From: Anthony Liguori
Subject: Re: [Qemu-devel] [PATCH] [RESEND2] Qemu unmaintained?
Date: Thu, 10 Sep 2009 09:12:21 -0500
User-agent: Thunderbird 2.0.0.23 (X11/20090825)

Amit Shah wrote:
On (Thu) Sep 10 2009 [08:56:34], Anthony Liguori wrote:
If there'd be a daemon sending a mail saying the patch is in some
staging queue it'll reduce everyone's effort. Such extra mails
definitely aren't a problem. If it's later reverted because of any kind
of failure, again a polite mail wouldn't hurt.
The problem is patch volume. We often see hundreds of patches a day. If typing a mail for each patch takes 2 minutes, that's potentially hours spent just on sending these mails.

How about a bot that goes through your mailbox (or your git queue) and
sends the email? One reply-to-all email for each unique hash you have
against qemu-master?

Yeah, it's easy to do that for initial commit.

Git lacks the hooks to do it for when you drop something via git rebase though. A few weeks ago, a bunch of commits slipped through with Message-Id tags. That was my attempt to add some smarts to git to allow for this but it didn't work out the way I wanted it to.


... and store the commit ids and subject in some file. When you rebase
and that particular commit-id + subject combination is not present, an
auto-email can be triggered

Yeah, I tried that without a lot of success. Basically, my work flow is the following:

1) Mail client filters things that look like patches into a folder
2) I do a once through to remove obvious dups or non-patches
3) I have some scripts that pull patches into an mbox format. They are smart about identifying threads and trying to find a sane sort order. 4) I have more scripts that let me split the mbox into smaller mboxes. This is because git am is not very forgiving and having to do a git am --abort can lead to a lot of wasted effort if the mbox has 100+ patches
5) I git am the smaller mboxes into staging
6) I push to staging
7) I do a build check, and fix errors, and push to staging
8) I start the testing cycle, removing patches based on testing results and pushing to staging
9) I manually review each patch that's survived testing
10) I do final build/test, then push to master

Usually, if I remove a patch from the queue because something is wrong with it, I send out an email explaining what is wrong.
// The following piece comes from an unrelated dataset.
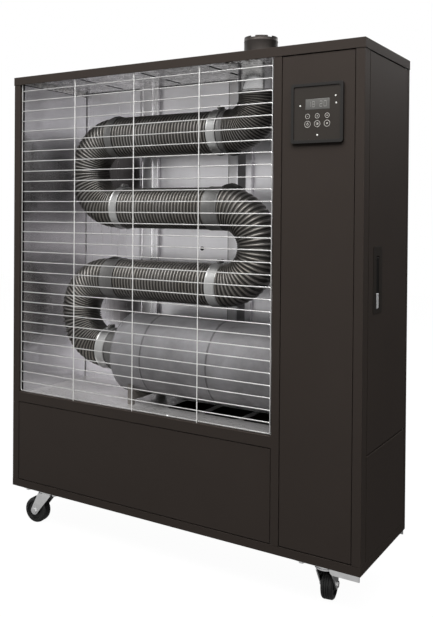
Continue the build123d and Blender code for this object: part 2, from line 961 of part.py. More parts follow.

... but this is simpler and more efficient also because you can give the
reason along with the email rather than people mailing you later asking
why the patch was dropped.

And commit mails are sent whenever something goes to master. So someone should get a mail when a patch goes to master or when I reject it. To me, the area to optimize is reducing the time things are spent in staging. I don't think people really need visibility into staging.